#### TASK OBJECTIVE
The complete listing should be restated exactly.

(Records contained in a dataset)
******************************
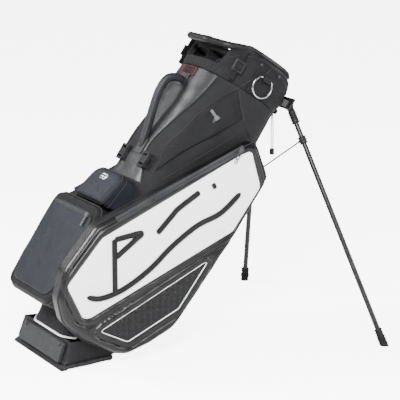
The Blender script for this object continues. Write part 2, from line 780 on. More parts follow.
THREAD = Finish("thread", rgb(0.0193, 0.0193, 0.022), rgb(0.033, 0.033, 0.0358), 0.5,
                surface=Surface.BRAID, pitch=0.0006, depth=0.00008, wear=0.0)
GREY_WELD = Finish("zip_tape", rgb(0.022, 0.023, 0.026), rgb(0.035, 0.036, 0.039), 0.42, pitch=0.0008,
                   depth=0.00006, wear=0.2, worn=rgb(0.08, 0.08, 0.085))
WEBBING = Finish("webbing", rgb(0.0054, 0.0054, 0.006), rgb(0.009, 0.009, 0.0099), 0.6,
                 surface=Surface.RIB, pitch=0.0017, depth=0.0003, along=True, wear=0.05)
HANDLE_SKIN = Finish("handle_padding", rgb(0.0096, 0.0102, 0.012), rgb(0.015, 0.0156, 0.018), 0.42,
                     specular=0.22, pitch=0.0012, depth=0.0002, crease=0.0008, wear=0.3)
CUFF_CLOTH = Finish("cuff_fabric", rgb(0.0045, 0.0045, 0.0051), rgb(0.0072, 0.0072, 0.0081), 0.6,
                    surface=Surface.TWILL, pitch=0.002, depth=0.0002, crease=0.0012, wear=0.1)
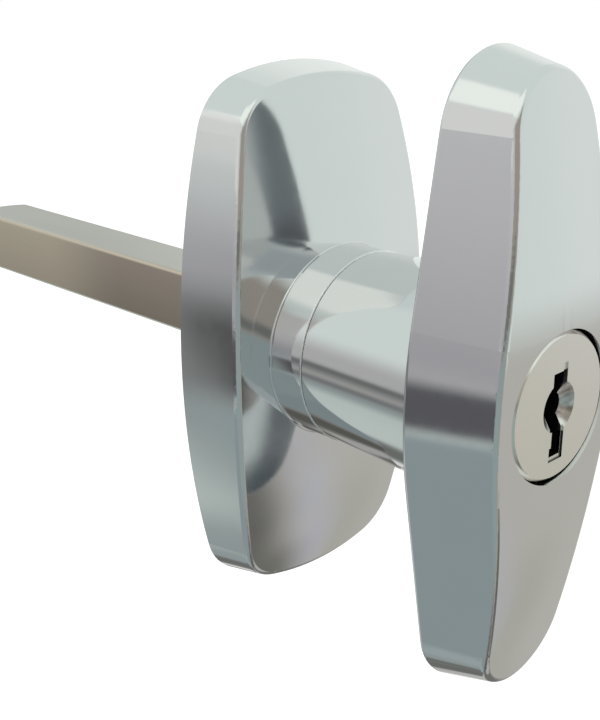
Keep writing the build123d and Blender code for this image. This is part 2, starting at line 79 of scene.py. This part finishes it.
******************************
#### RESPONSE BELOW
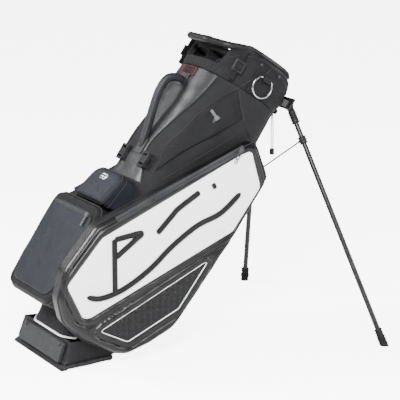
The Blender script for this object continues. Write part 2, from line 780 on. More parts follow.
THREAD = Finish("thread", rgb(0.0193, 0.0193, 0.022), rgb(0.033, 0.033, 0.0358), 0.5,
                surface=Surface.BRAID, pitch=0.0006, depth=0.00008, wear=0.0)
GREY_WELD = Finish("zip_tape", rgb(0.022, 0.023, 0.026), rgb(0.035, 0.036, 0.039), 0.42, pitch=0.0008,
                   depth=0.00006, wear=0.2, worn=rgb(0.08, 0.08, 0.085))
WEBBING = Finish("webbing", rgb(0.0054, 0.0054, 0.006), rgb(0.009, 0.009, 0.0099), 0.6,
                 surface=Surface.RIB, pitch=0.0017, depth=0.0003, along=True, wear=0.05)
HANDLE_SKIN = Finish("handle_padding", rgb(0.0096, 0.0102, 0.012), rgb(0.015, 0.0156, 0.018), 0.42,
                     specular=0.22, pitch=0.0012, depth=0.0002, crease=0.0008, wear=0.3)
CUFF_CLOTH = Finish("cuff_fabric", rgb(0.0045, 0.0045, 0.0051), rgb(0.0072, 0.0072, 0.0081), 0.6,
                    surface=Surface.TWILL, pitch=0.002, depth=0.0002, crease=0.0012, wear=0.1)
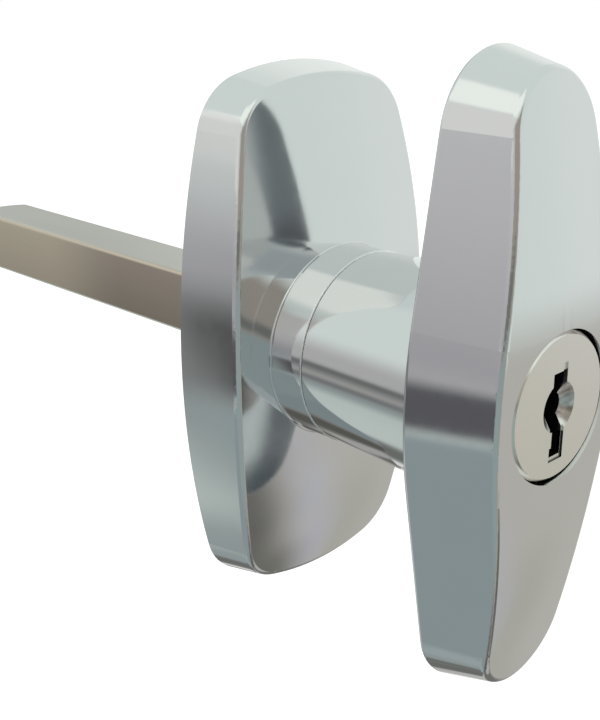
Keep writing the build123d and Blender code for this image. This is part 2, starting at line 79 of scene.py. This part finishes it.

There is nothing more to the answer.